Because if it feels difficult, it’s likely there is something missing. Either some connections between different parts (so instead of a connected network, it feels like a list of isolated facts), or you memorized some rules but you don’t actually know why it works that way (you wouldn’t be able to re-derive those rules)
I agree that this is true but I’d like to ammend “Learn until you actually get it (or don’t learn at all)” to “Decide whether your goal is to completely understand the material or use it instrumentally to achieve something else. Then choose to learn it completely or actively optimize for understanding it instrumentally.”
In the context of mathematics, the line between “deep concept I’m missing to understand this” and “one-off clever but counterintuitive step that turns out to work, possibly for a deep reason outside the field I’m working in” is pretty blurry. As a result, when you learn mathematics, you tend to have a set of knowledge composed of Deep Things You Truly Understand and a set of memorized things composed of One-Off Clever Hacks That Don’t Give Me Much Knew Insight Into The Things I’ve Learned. I’ve found that I do best when, in the process of learning the material, I try to systematically categorize the information I learn into those two categories.
An Example:
I know a lot of things (especially things related to my applied mathematics major) that I’m extremely confidant that I don’t see as isolated facts (ie, the idea of orthogonal functions, the idea of differential equations, the idea of sines and cosines, the idea of Fourier series) and that I’m extremely confident make up the set of things I need to know to understand complicated facts (ie, solving partial differential equations with Fourier expansions). I’m even relatively confident that I could re-derive how to solve partial differential equations with Fourier expansions eventually in certain cases.
However, the number of intermediary steps I would need to solve these partial differential equations is still pretty large (ie, identifying the specific boundary conditions, deciding which expansions to try with which boundary conditions, figuring out which simplifications help things cancel out, etc.) and the way I would use my knowledge to carry out these intermediate steps is still pretty challenging and non-trivial. Re-deriving them is probably do-able but it’s not something I want to be bothered with. Learning through repitition would do the trick to, but if I abandoned the repetition for a year, I’d lose the benefit.

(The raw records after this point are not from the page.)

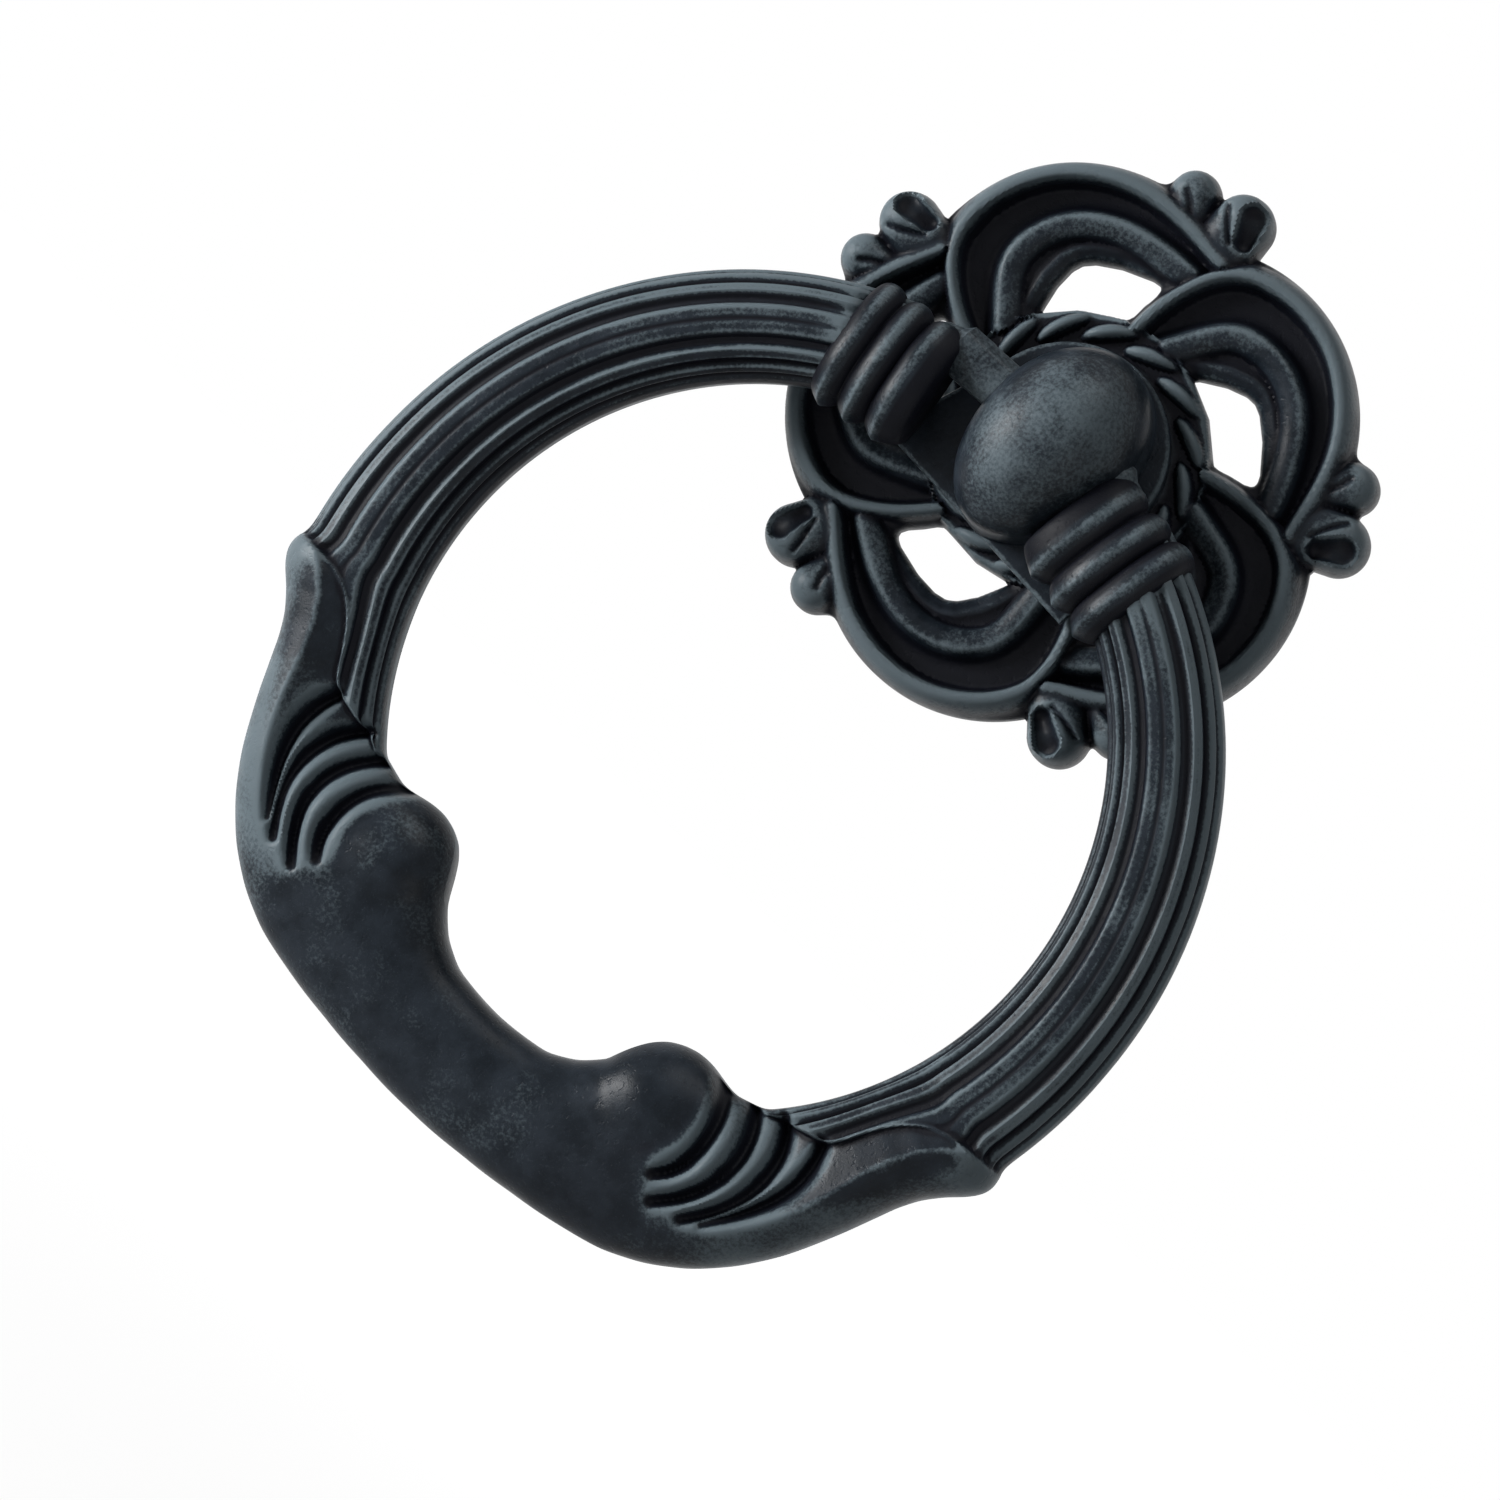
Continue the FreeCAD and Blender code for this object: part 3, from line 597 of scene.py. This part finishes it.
def dome_mesh(name, sizes):
    """The smooth egg with upright walls and a crowned front."""
    columns = 160
    turn = np.linspace(0, 2 * math.pi, columns, endpoint=False)
    spring, rise = sizes.dome_spring / MM, sizes.dome_rise / MM
    levels = [(1.02, 4.0), (1.004, 4.25), (1.0, 4.6)] + [(1.0, h) for h in np.linspace(4.9, spring, 12)]
    for step in np.linspace(0, math.pi / 2, 60)[1:-1]:
        levels.append((math.cos(step) ** 0.94, spring + rise * math.sin(step) ** 1.06))
    rows = []
    for size, height in levels:
        x, z = egg(turn, size, sizes)
        rows.append(np.stack([x, np.full(columns, -height), z], 1))
    points = np.array(rows).reshape(-1, 3)
    top = np.array([[0.0, -spring - rise, sizes.dome_widest / MM]])
    points = turned(np.vstack([points, top]), BOSS_TURN)
    piece = make_mesh(name, points, skin_faces(len(levels), columns, tip=True))
    bore = trunnion_bore()
    cut = piece.modifiers.new("bore", "BOOLEAN")
    cut.operation, cut.object, cut.solver = "DIFFERENCE", bore, "EXACT"
    graph = bpy.context.evaluated_depsgraph_get()
    shape = bpy.data.meshes.new_from_object(piece.evaluated_get(graph))
    piece.modifiers.clear()
    piece.data = shape
    bpy.data.objects.remove(bore)
    shape.shade_smooth()
    shape.set_sharp_from_angle(angle=math.radians(40.0))
    return piece


def trunnion_bore():
    """The round hole across the dome, as a solid to cut with."""
    columns, reach, radius = 64, 8.0, 2.0
    turn = np.linspace(0, 2 * math.pi, columns, endpoint=False)
    y, z = -RING_PLACE[2] - radius * np.cos(turn), radius * np.sin(turn)
    rows = [np.stack([np.full(columns, x), y, z], 1) for x in (-reach, reach)]
    return make_mesh("bore", np.array(rows).reshape(-1, 3), skin_faces(2, columns))


def plate_mesh(name, outline, levels):
    """A flat plate: an outline drawn in at the given (inset, height) levels and closed at both ends."""
    outline = np.array(outline, float)
    ahead = np.roll(outline, -1, 0) - outline
    ahead /= np.linalg.norm(ahead, axis=1)[:, None]
    tangent = ahead + np.roll(ahead, 1, 0)
    tangent /= np.linalg.norm(tangent, axis=1)[:, None]
    inward = np.stack([-tangent[:, 1], tangent[:, 0]], 1)
    rows = []
    for inset, height in levels:
        place = outline + inward * inset
        rows.append(np.stack([place[:, 0], np.full(len(place), -height), place[:, 1]], 1))
    points = turned(np.array(rows).reshape(-1, 3), BOSS_TURN)
    return make_mesh(name, points, skin_faces(len(levels), len(outline)), 35.0)


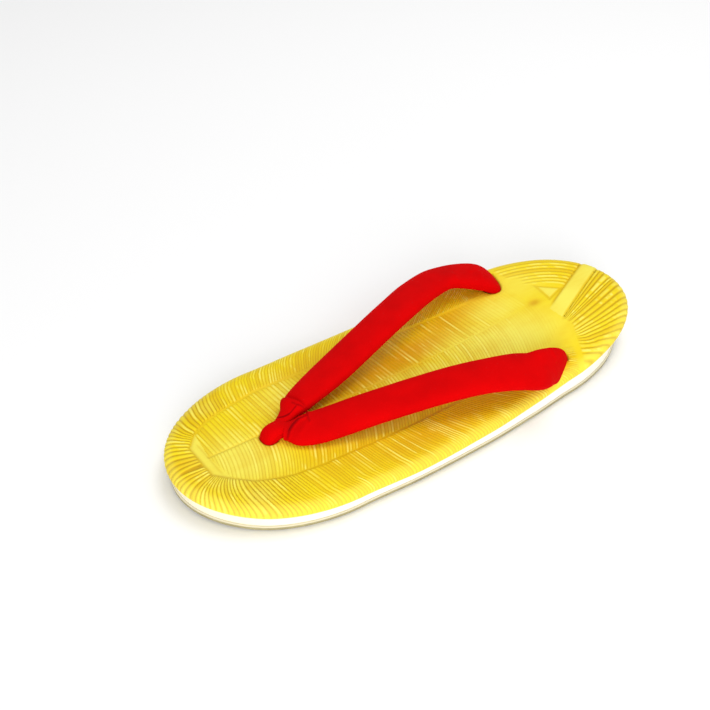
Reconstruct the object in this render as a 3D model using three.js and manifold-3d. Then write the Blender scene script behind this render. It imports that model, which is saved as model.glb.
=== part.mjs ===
// Zori sandal for either foot, in millimetres.
// +Z is up, the toe points to -Y and the heel to +Y. The floor is z = 0 and the origin is under
// the middle of the sole. A thin rubber outsole carries a foam wedge, a thick moulded foam top
// with a rolled edge lies on the wedge, and two padded cloth wings are held by a thong between
// the toes. The wing on the +X side ends a little further forward than the other one.
import * as THREE from 'three';
import { mergeVertices } from 'three/addons/utils/BufferGeometryUtils.js';
import Module from 'manifold-3d';

// Driving dimensions
const LENGTH = 240;            // sole, toe tip to heel end
const CAP_LENGTH = 60;         // the round toe and the round heel are half ellipses this long
const FIT_GAP = 0.3;           // between pieces that meet
const OUTSOLE_THICK = 2.2;
const OUTSOLE_PROUD = 0.6;     // the outsole stands out past the foam wall
const OUTSOLE_CHAMFER = 0.5;
const TOP_OVERHANG = 1.6;      // the widest part of the yellow edge past the foam wall
const CROWN = 0.9;             // rise of the top from its rim to its middle line
const TOE_PLEATS = 56;         // moulded pleats round the toe
const TOE_PLEAT_DEEP = 0.35;
const HEEL_RIBS = 40;          // moulded ribs round the heel
const HEEL_RIB_DEEP = 0.25;
const SIDE_STEPS = 20;         // outline steps along each side
const RIM_RISE = 5.9;          // top of the rim over the foam wall
const RIM_WIDE = 15;           // band of pleats round the inner panel
const PANEL_STEP = 0.5;        // the inner panel lies this much under the rim
const HOLE_CLEAR = 0.4;        // round the cloth ends where they go through the foam
const STRAP_SECTION_POINTS = 14;
const STRAP_STEPS = 44;
const THONG_STEPS = 14;

// Sole sections from toe to heel. half: half width of the foam wall. wall: height of its top
// edge. lift: height of the tread over the floor. tuck: how far the tread's edge is drawn in.
const SOLE_SECTIONS = [
  { at: 'toe tip', y: -120, half: 46.0, wall: 8.2, lift: 1.0, tuck: 0.3 },
  { at: 'toe', y: -96, half: 46.0, wall: 6.7, lift: 0.0, tuck: 0.0 },
  { at: 'thong', y: -60, half: 46.0, wall: 6.2, lift: 0.0, tuck: 0.0 },
  { at: 'ball', y: -30, half: 47.1, wall: 5.6, lift: 0.0, tuck: 0.0 },
  { at: 'waist', y: 5, half: 46.4, wall: 6.6, lift: 0.0, tuck: 0.0 },
  { at: 'arch', y: 35, half: 44.2, wall: 8.2, lift: 0.0, tuck: 0.2 },
  { at: 'heel breast', y: 60, half: 42.3, wall: 10.6, lift: 0.0, tuck: 1.2 },
  { at: 'heel', y: 84, half: 42.0, wall: 14.2, lift: 0.0, tuck: 2.4 },
  { at: 'heel end', y: 120, half: 42.0, wall: 16.6, lift: 2.6, tuck: 3.0 },
];

// Edge of the yellow top, from its underside round to the rim. inset: in from the widest line.
// rise: over the foam wall. pleatOut, pleatUp: shares of the pleats' depth, sideways and up.
const TOP_EDGE = [
  { at: 'underside', inset: 1.8, rise: FIT_GAP, pleatOut: 0.0, pleatUp: 0.0 },
  { at: 'lip', inset: 0.3, rise: 0.7, pleatOut: 0.6, pleatUp: 0.0 },
  { at: 'widest', inset: 0.0, rise: 2.2, pleatOut: 1.0, pleatUp: 0.0 },
  { at: 'shoulder', inset: 1.3, rise: 4.3, pleatOut: 0.7, pleatUp: 0.7 },
  { at: 'rim', inset: 4.0, rise: 5.4, pleatOut: 0.0, pleatUp: 1.0 },
  { at: 'rim inner', inset: RIM_WIDE, rise: RIM_RISE, pleatOut: 0.0, pleatUp: 0.6 },
  { at: 'panel', inset: RIM_WIDE + 1.2, rise: RIM_RISE - PANEL_STEP, pleatOut: 0.0, pleatUp: 0.0 },
];

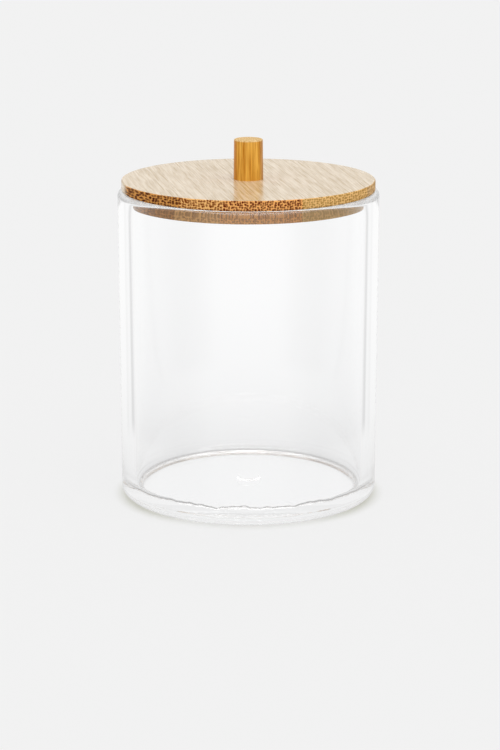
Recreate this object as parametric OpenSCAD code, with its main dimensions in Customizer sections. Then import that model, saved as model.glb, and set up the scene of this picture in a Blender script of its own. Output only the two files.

Turns out the best solution I’ve found is seeing a math problem, thinking “hm this reminds me vaguely of something I did two years ago”, and then searching Paul’s Online Math Notes to see if they solved a problem similar enough that I can steal from them.
Some of the benefit to me is “knowing how” rather than “knowing what”. Maybe the hardest thing I did more than 10 years ago that’s unrelated to what I do now was write a MIDI encoder/decoder. I couldn’t write one right now—in fact, I’ve completely forgotten all the important details of the MIDI specifications. But I could write one in a couple days, way easier than the first time, because I know more or less what I did the first time, and I tautologically got lots of practice in the sub-skills that were used the most, even if I don’t remember the details.
So it really does depend on what I want to use the knowledge for.
This sounds like: “Learn until you actually get it (or don’t learn at all).”
Because if it feels difficult, it’s likely there is something missing. Either some connections between different parts (so instead of a connected network, it feels like a list of isolated facts), or you memorized some rules but you don’t actually know why it works that way (you wouldn’t be able to re-derive those rules). Or perhaps you actually get it, but you didn’t have enough practice; which is also bad, because repetition is good for memory.
I agree that this is true but I’d like to ammend “Learn until you actually get it (or don’t learn at all)” to “Decide whether your goal is to completely understand the material or use it instrumentally to achieve something else. Then choose to learn it completely or actively optimize for understanding it instrumentally.”
In the context of mathematics, the line between “deep concept I’m missing to understand this” and “one-off clever but counterintuitive step that turns out to work, possibly for a deep reason outside the field I’m working in” is pretty blurry. As a result, when you learn mathematics, you tend to have a set of knowledge composed of Deep Things You Truly Understand and a set of memorized things composed of One-Off Clever Hacks That Don’t Give Me Much Knew Insight Into The Things I’ve Learned. I’ve found that I do best when, in the process of learning the material, I try to systematically categorize the information I learn into those two categories.
An Example:
I know a lot of things (especially things related to my applied mathematics major) that I’m extremely confidant that I don’t see as isolated facts (ie, the idea of orthogonal functions, the idea of differential equations, the idea of sines and cosines, the idea of Fourier series) and that I’m extremely confident make up the set of things I need to know to understand complicated facts (ie, solving partial differential equations with Fourier expansions). I’m even relatively confident that I could re-derive how to solve partial differential equations with Fourier expansions eventually in certain cases.
However, the number of intermediary steps I would need to solve these partial differential equations is still pretty large (ie, identifying the specific boundary conditions, deciding which expansions to try with which boundary conditions, figuring out which simplifications help things cancel out, etc.) and the way I would use my knowledge to carry out these intermediate steps is still pretty challenging and non-trivial. Re-deriving them is probably do-able but it’s not something I want to be bothered with. Learning through repitition would do the trick to, but if I abandoned the repetition for a year, I’d lose the benefit.
Turns out the best solution I’ve found is seeing a math problem, thinking “hm this reminds me vaguely of something I did two years ago”, and then searching Paul’s Online Math Notes to see if they solved a problem similar enough that I can steal from them.
Yes, great correction. I’ve modified the post to state that it only applies for Deep Things You Truly Want To Understand.
I’m often confronted with the difference you’re describing but haven’t ever articulated it as you just have.
Some of the benefit to me is “knowing how” rather than “knowing what”. Maybe the hardest thing I did more than 10 years ago that’s unrelated to what I do now was write a MIDI encoder/decoder. I couldn’t write one right now—in fact, I’ve completely forgotten all the important details of the MIDI specifications. But I could write one in a couple days, way easier than the first time, because I know more or less what I did the first time, and I tautologically got lots of practice in the sub-skills that were used the most, even if I don’t remember the details.
So it really does depend on what I want to use the knowledge for.